On Dec. 11, the US Food and Drug Administration issued its first emergency use authorization for a Covid-19 vaccine, shortly after the UK and Canada. The Pfizer/BioNTech mRNA vaccine will be the first available for mass distribution in the country, with the first doses available within days.
Healthcare workers and long-term care facility residents will be the first to receive vaccines, getting two jabs weeks apart to provide full protection. But that task presents enormous logistical challenges. To pull off vaccine deployment, the US is planning on connecting old, federalized systems of immune registries with a new program called IZ Gateway—a first-of-its kind system for the US that could go on to track all future immunizations across the country.
At its core, IZ Gateway is a message router, says Mary Beth Kurilo, the senior director of health informatics at the American Immunization Registry Association (AIRA). A project of the US Centers for Disease Control and Prevention (CDC) and the US Department of Health and Human Services’ office of the chief technology officer, its job is to connect immunization records from cities and states to one another so that providers in one area can look up vaccination records across jurisdictions.

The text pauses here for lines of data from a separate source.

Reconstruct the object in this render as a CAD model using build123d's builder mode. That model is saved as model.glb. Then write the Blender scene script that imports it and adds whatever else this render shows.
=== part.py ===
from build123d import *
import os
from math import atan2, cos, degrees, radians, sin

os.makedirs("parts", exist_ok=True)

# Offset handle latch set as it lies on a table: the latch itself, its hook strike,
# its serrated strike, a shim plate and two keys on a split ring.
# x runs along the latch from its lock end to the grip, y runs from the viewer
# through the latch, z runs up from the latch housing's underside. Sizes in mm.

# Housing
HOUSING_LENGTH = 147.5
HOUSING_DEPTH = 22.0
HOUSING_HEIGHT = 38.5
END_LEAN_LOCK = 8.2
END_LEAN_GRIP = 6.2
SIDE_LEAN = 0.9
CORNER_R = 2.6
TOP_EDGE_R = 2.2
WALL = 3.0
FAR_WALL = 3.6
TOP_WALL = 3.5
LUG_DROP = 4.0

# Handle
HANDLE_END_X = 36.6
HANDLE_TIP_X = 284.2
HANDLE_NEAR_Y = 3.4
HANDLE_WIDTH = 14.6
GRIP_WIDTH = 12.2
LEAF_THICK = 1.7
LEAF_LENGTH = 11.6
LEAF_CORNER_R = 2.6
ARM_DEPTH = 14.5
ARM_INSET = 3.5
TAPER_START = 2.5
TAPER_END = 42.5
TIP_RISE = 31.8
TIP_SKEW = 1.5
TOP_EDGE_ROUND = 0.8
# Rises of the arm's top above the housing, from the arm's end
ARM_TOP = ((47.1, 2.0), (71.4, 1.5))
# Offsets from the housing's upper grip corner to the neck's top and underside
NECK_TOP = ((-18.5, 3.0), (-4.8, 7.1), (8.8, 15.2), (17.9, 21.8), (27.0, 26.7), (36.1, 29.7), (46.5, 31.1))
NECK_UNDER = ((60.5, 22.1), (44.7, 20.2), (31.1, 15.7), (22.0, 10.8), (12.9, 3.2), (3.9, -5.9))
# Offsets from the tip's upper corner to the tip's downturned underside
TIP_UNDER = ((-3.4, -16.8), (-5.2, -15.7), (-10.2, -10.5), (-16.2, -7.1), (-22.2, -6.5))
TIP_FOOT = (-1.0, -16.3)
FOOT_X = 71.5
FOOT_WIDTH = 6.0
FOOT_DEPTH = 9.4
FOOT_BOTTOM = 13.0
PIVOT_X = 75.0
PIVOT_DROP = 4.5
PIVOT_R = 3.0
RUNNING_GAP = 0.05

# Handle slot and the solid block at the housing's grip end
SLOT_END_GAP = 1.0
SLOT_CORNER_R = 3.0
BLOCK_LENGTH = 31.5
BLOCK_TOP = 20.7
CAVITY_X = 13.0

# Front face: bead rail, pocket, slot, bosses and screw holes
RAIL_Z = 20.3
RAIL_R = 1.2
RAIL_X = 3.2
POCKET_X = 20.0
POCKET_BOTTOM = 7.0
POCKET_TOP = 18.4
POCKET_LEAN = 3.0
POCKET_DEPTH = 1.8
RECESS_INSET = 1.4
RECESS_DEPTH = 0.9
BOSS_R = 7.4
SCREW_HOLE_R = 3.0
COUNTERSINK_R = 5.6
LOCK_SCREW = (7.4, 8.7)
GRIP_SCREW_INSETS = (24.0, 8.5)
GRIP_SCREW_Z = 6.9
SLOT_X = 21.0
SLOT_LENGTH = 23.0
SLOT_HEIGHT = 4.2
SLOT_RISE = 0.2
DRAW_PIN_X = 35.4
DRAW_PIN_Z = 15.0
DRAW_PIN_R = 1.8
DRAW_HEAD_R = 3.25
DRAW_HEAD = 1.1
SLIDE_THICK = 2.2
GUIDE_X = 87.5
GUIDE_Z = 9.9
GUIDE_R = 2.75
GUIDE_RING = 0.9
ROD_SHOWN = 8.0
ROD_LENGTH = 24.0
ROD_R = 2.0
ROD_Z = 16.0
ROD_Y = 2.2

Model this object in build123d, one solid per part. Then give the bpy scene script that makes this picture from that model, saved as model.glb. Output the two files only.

Since the 1990s, most states and some larger cities like New York and Philadelphia have had their own immunization records, called immunization information systems or immunization registries. (The only exception is New Hampshire, which will come online with its registry later this month.) “Their goal is to track every immunization given within their area,” says Kurilo.
At a population level, these records can show state health officials how many people have been vaccinated, which may inform policy decisions. On an individual level, it’s a convenient way for healthcare providers to keep track of which vaccinations their patients may need. About 75% of these registries also allow a healthcare provider in one facility, like an emergency room, to look up whether their patient has previously gotten vaccines somewhere else, like at their primary care provider’s office or their local pharmacy.
The good news is that tracking two doses of a vaccine isn’t a new challenge for these systems. “Most immunizations are a series,” says Kurilo, and states’ individual immunization information systems have helped coordinate them. The problem with the current systems is that they’re all disjointed. Providers in one city or state can’t look up their patient’s vaccines if they got them in another.
That’s where IZ Gateway comes in. It’ll be a secure router, hosted on Amazon Web Services through the Association of Public Health Laboratories, that allows interstate searches and entries. Another aspect of the system would connect records from larger healthcare systems like veteran’s affairs hospitals or prisons.
Such a comprehensive registry comes with privacy concerns. In order to track immunizations, patients will have to give their names, addresses, phone numbers, and more recently email to prove their identities. On the vaccination side, providers will have to input the vaccine manufacturer, batch number, and date in case of recalls or other health concerns. Only healthcare providers will be able to access them with appropriate password protections in accordance with the Health Insurance Portability and Accountability Act (HIPAA).
Some people may be excluded from this kind of system. “I don’t know how you’d communicate that with more vulnerable population groups—what about undocumented immigrants?” says Diane Korngiebel, a bioethicist and research scholar at the Hastings Center, a think tank based in New York. These individuals may not want to participate for fear of being caught; people experiencing homelessness who don’t have a permanent address may also avoid the system.
These populations have historically had inadequate access to healthcare. “Regardless of how well IZ Gateway works as an exchange medium, it’s not going to solve any of the underlying healthcare disparities that we already have,” says Korngiebel. The CDC didn’t return Quartz’s request for comment.
The US federal government has been trying to piece together its jigsaw of state-wide vaccine registries since before Covid-19; the pandemic has lit a fire under its feet. In 2019, it awarded Audacious Inquiry, a Maryland-based software company, a contract for $3 million over three years to provide product management and integration support for IZ Gateway. This October, the CDC awarded the company a nearly $12 million expansion contract to get the system off the ground over the next 11 months.
Meanwhile, Kurilo’s group at AIRA has been working to get states and other jurisdictions onboard; in the end, 61 immunization registries will participate. “We’re working on setting up solutions on the policy end and the technical end,” she says. They’re making sure that state’s policies legally allow them to share vaccination records through the gateway—there’s a lot of paperwork required—and that they have the correct protections and infrastructure to get all of them securely connected.
On the policy side, “33 jurisdictions have signed on, with more every week,” she says. But getting everyone’s infrastructure up-to-date will require funding that some states don’t have handy. If we had been able to see Covid-19 coming, we would have pushed to get it going sooner, Kurilo says.
Correction (Dec. 14): An earlier version of this story said that Audacious Inquiry was building IZ Gateway; it is providing project management and integration support.